Start by testing whether your CMP can serve as a product-grade front door for platform capabilities. The signal is strong when teams can request an environment and get back something that is secure, observable, and supportable without manual intervention.

  • Enforcement, not suggestion: Confirm that standard patterns are enforced through provisioning constraints and runtime guardrails, with measurable drift detection and a defined remediation flow.
  • Platform primitives, not one-off stacks: Look for reusable building blocks that compose cleanly, such as network profiles, identity bindings, logging baselines, and service tiers tied to operational expectations.
  • Clear exception paths: Validate that exceptions are time-bound, owned, and reviewable, and that they do not require tribal knowledge to obtain.
  • Operational feedback loops: Ensure incident learnings and reliability signals feed back into templates and defaults, so the platform improves through production evidence.

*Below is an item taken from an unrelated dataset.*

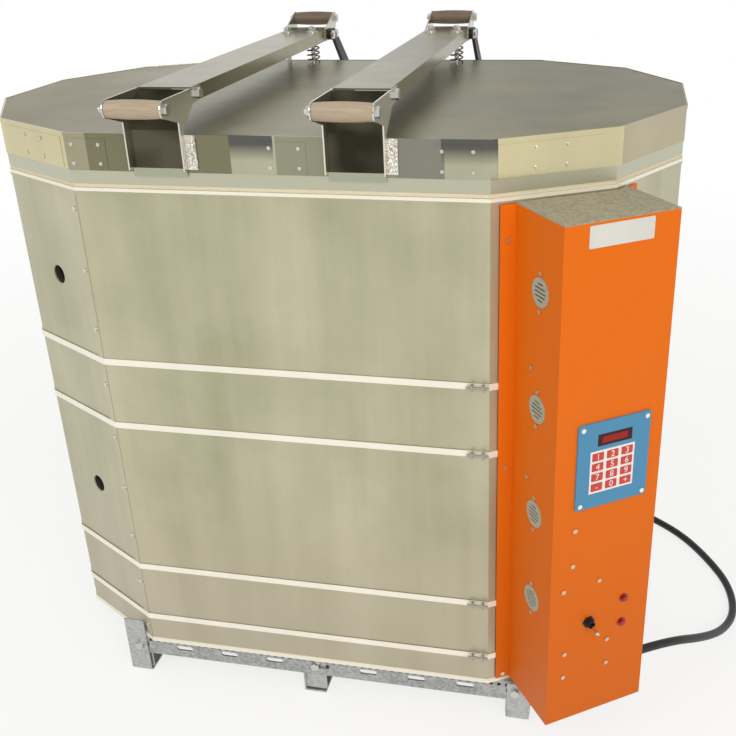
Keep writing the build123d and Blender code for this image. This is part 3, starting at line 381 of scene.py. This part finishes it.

Run a short, concrete pilot that forces the right debates. Pick one workload class with real constraints, such as internal APIs with regulated data, and one workload class with high change frequency, such as batch pipelines. Use the CMP hub path for both. Track where teams get blocked, where they bypass, and which controls create noise. That exercise surfaces whether you are building a practical platform hub capability or just reorganizing UI around existing automation.

Hold a hard line on interface contracts. Define what a “production-ready environment” means in your org in terms of identity, logging, alert ownership, backup behavior, and deployment gating. If the CMP can’t express those contracts in its offerings, keep it in its original lane and let your platform tooling own fulfillment. If it can, treat the CMP as part of your platform surface area, with versioning, change management, and an on-call-aware release process.

When this model works, platform teams get a consistent fulfillment layer and SRE leaders get fewer unknowns entering production. The work is less about expanding features and more about tightening the connection between requests, controls, and operability so that the platform behaves predictably under change.